TORSION BAR ADJUSTMENT

And the big thing I discovered was that as the LCA rotates up and down,it carries the chassis with it, and so the centerlink too. But the two may not rise and fall in lock step, which introduces bump steer. There is a sweetspot in the curves where this is minimized. And I bet that is where Mopar designed the rideheight to be. On my car the sweet spot started out only about 2 inches wide, one up and 1 down. The outer tierod pivot point was too far out and too low,IIRC. That was year 2000 when I debugged it. Oh and the idler-arm height was wrong too.

Bump steer is minimized when everything is close to parallel, which happens significantly lower than where Mopar designed the factory ride height to be. But again, bias ply tire suspension geometry is a different animal that radial tire suspension geometry. The factory did what they did because it was best for bias ply's, and that's darn near opposite of what's best for radials.

Thanks for all the input guys, I don't think I'm going much over an inch in height, it's a 69 fastback with super stock springs in back, and the rake makes the front look droopy with 15s to the top of the wheel opening. Underneath my old style Hedmans pick up grass from the center hump in our dirt road, yeehaa! But since it sounds like an alignment will ensue, I'll probably go ahead with new joints and bushings first, who knows, that in itself may pick it up abit of height.

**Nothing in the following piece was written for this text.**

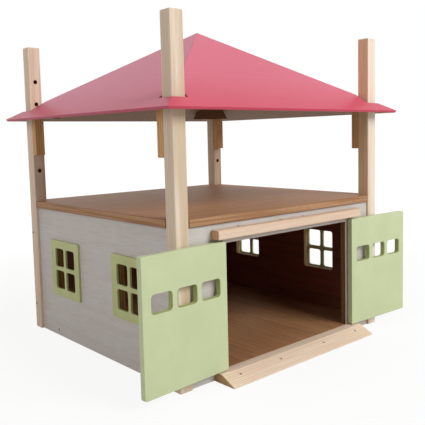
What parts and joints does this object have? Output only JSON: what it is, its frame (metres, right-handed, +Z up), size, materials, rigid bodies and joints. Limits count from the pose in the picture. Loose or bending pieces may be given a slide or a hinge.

You'll definitely need an alignment after you change the height that much. If your 15's are at the top of the wheel opening you're probably lower than the factory ride height spec, so raising it up some might not cause as many issues as we've talked about. If you haven't specifically set the ride height using the factory specs, I would wager your current ride height is lower than factory. Suspension settles over time, and kicking the back end up with Superstock springs puts more weight on the front end anyway.